North residential pavilion, Maimoon Palace |
Throne Room, Maimoon Palace |
Prayer hall, Mesjid Raya |
Minaret, seen from portico of Mesjid Raya |
Jalan Masjid building |
Lawyer's offices, off Jalan Masjid |
Forlorn building off Jalan Ahmad Yani |
Inside the forlorn building |
Hall in the forlorn building |
Arch detail from forlorn building, note the word 'Merdeka?' or 'Independence?' |
Muslim revellers, drums and a modern interpretation of the call to prayer |
As SSM and I walked down Jalan Ahmad Yani, hoping to catch the Kesawan Square food stalls that open at 6pm, we ended up on a detour on a little bistro along the street, distracted by the sounds of drums and chantings, with revellers in their open back trucks looking very festive, gearing up for the Muslim festival of Eid Il Fitr, the end of the fasting month.

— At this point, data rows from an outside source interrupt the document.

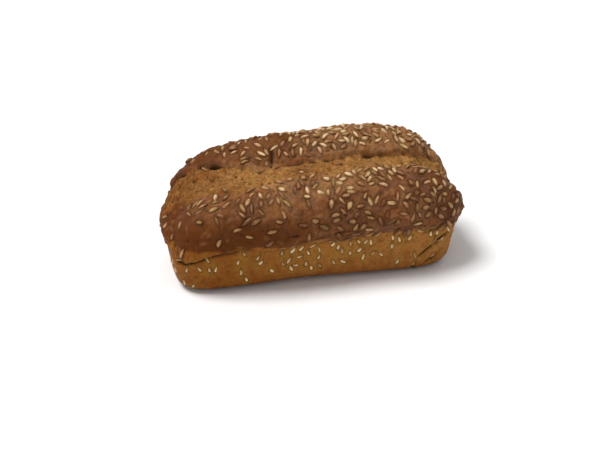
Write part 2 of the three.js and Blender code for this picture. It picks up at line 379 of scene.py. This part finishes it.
class Sprinkling:
    """Kernels of one kind: their middles, axes and sizes, kept clear of every other kernel."""

    taken = np.empty((0, 3))

    def __init__(self):
        self.middles, self.axes, self.sizes, self.toasts = [], [], [], []

    def add(self, middle, axes, size, gap, toast):
        held = axis_points(middle, axes, size)
        if len(Sprinkling.taken):
            between = np.linalg.norm(Sprinkling.taken[None] - held[:, None], axis=2)
            if between.min() < gap:
                return
        Sprinkling.taken = np.vstack([Sprinkling.taken, held])
        self.middles.append(middle)
        self.axes.append(axes)
        self.sizes.append(size)
        self.toasts.append(toast)


def stands_off(middle, axes, size):
    """How far a kernel's ends are from the crust, in mm: they cannot bridge a sharp bend."""
    ends = [middle + side * size[0] * axes[0] for side in (-0.45, 0.45)]
    return max(surface.find_nearest(Vector(end))[3] for end in ends)


def crown_toast(spot, lift):
    """How brown a kernel is: those that sank into the skin or lie low on the crown are browner."""
    evenly = np.interp(spot[0] / half_length, [-0.6, 0, 0.4], [0.5, 0.75, 0.6])
    low = ramp(0.85, 0.6, spot[2] / height) * evenly
    high = ramp(0.8, 0.95, spot[2] / height) * ramp(-0.3, 0.2, spot[0] / half_length)
    return 0.9 * rng.beta(1.0, 1.5) + 0.25 * (0.8 - lift) + 0.6 * low - 0.12 * high


def crown_lift(thickly):
    """How far a kernel's middle stands above the skin, in mm: more where they lie thickly."""
    return rng.uniform(-0.9, 0.2) + 0.3 * min(thickly, 1.2)


def kernel_size():
    return KERNEL * rng.normal([0.92, 0.95, 1.0], [0.12, 0.14, 0.12]).clip(0.65, 1.25)


def tilted(axes, roll, pitch):
    """A kernel's axes, rolled about its length and pitched up at one end, in radians."""
    along, across, up = axes
    across, up = across * math.cos(roll) + up * math.sin(roll), up * math.cos(roll) - across * math.sin(roll)
    along, up = along * math.cos(pitch) + up * math.sin(pitch), up * math.cos(pitch) - along * math.sin(pitch)
    return np.stack([along, across, up])


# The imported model's own kernels keep their places, and sit down into the skin.
placed = Sprinkling()
kernel_nodes = sorted(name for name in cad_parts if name.startswith("kernel_"))
for name in kernel_nodes:
    corners = np.array([v.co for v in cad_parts[name].data.vertices]) / MM
    middle = corners.mean(0)
    _, _, directions = np.linalg.svd(corners - middle, full_matrices=False)
    skew = ((corners - middle) @ directions[0]) ** 3
    middle, axes = seat(middle, directions[0] * (1 if skew.sum() > 0 else -1))
    size = kernel_size()
    axes = tilted(axes, rng.normal(0, 0.10), rng.normal(0, 0.06))
    lift = crown_lift(0.5)
    placed.add(middle + axes[2] * lift, axes, size, 0, crown_toast(middle, lift))

# The rest are sprinkled over the crown. Some sank out of sight low on its left and show only as bumps in
# the skin, and some fell off and left dents.
sprinkled, buried, lost = Sprinkling(), Sprinkling(), Sprinkling()
square_middles = points[squares].mean(1)
square_over = over_crease[squares].mean(1)
off_bed = (past_back[squares].mean(1) < -2.5) | (past_front[squares].mean(1) < 4)
off_bed &= (fissure[squares].mean(1) < 0.1) & (hole[squares].mean(1) < 0.3)
share = crown_share(square_middles) * (square_over > 2) * off_bed
share *= 0.35 + 0.65 * ramp(4, 14, square_over) + 1.2 * bell(square_over - 3, 3)
for pick in rng.choice(len(squares), THROWN, p=share / share.sum()):
    heading = rng.normal(size=3)
    middle, axes = seat(square_middles[pick], heading)
    size = kernel_size()
    axes = tilted(axes, rng.normal(0, 0.15 + 0.2 * min(share[pick], 1)), rng.normal(0, 0.12))
    if stands_off(middle, axes, size) > MOST_BRIDGED:
        continue
    gap = 2.5 + 0.5 * rng.rand() + 8 * rng.rand() * max(0, 1 - share[pick])
    if rng.rand() < 0.5 * ramp(0.85, 0.6, middle[2] / height) * ramp(0.3, -0.2, middle[0] / half_length):
        buried.add(middle, axes, size * 0.9, gap, 0)
        continue
    if rng.rand() < LOST_SHARE:
        lost.add(middle, axes, size * 0.9, gap, 0)
        continue
    lift = crown_lift(share[pick]) - 0.4 * ramp(20, 40, middle[1])
    sprinkled.add(middle + axes[2] * lift, axes, size, gap, crown_toast(middle, lift))

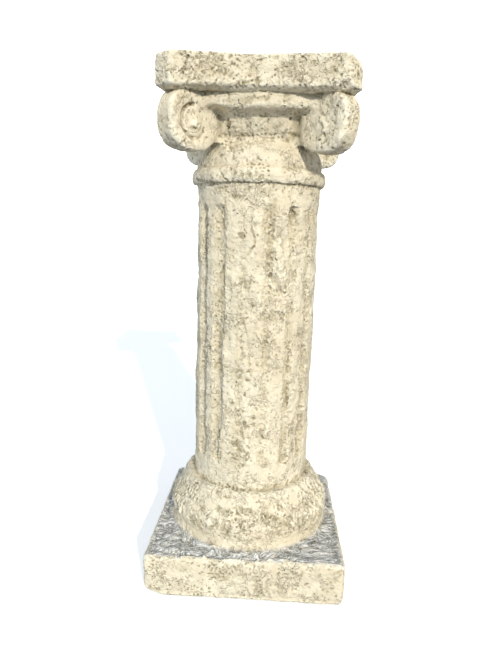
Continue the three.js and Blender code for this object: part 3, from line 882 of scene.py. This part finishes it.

After dinner, SSM and I went to the train station to get Samwise’s train tickets, and on the way, fronting the entrance to Lapangan Merdeka, we spotted many revelers along the street, their trucks parked on the roadside, ready to celebrate.
However, what got me curious was what was blasting from their stereos. It was a rather peculiar sound.
Imagine the Muslim call to prayer, infused with trance beats. Yes, it was a pop-version of ‘Allah is Great, Allah is Great, there is no God but Allah.’
When Samwise arrived, the three of us went down to Merdeka Walk for food and drinks. As we had fried noodles and rice with a few bottles of Bintang beer, SSM got what he wished for.
When we saw the open-back trucks, he made a comment that the floats were Medan’s version of Rio’s Carnival, only without girls dancing on top. He wished to see girls covered with their burkhas and headscarves dancing on top of the floats.
Sure enough, there along Jalan Balai Kota, in
front of us along Merdeka Walk, were a few trucks, with girls clad in
headscarves and burkhas standing and waving at the crowds, with the disco
Muslim call to prayer in the background.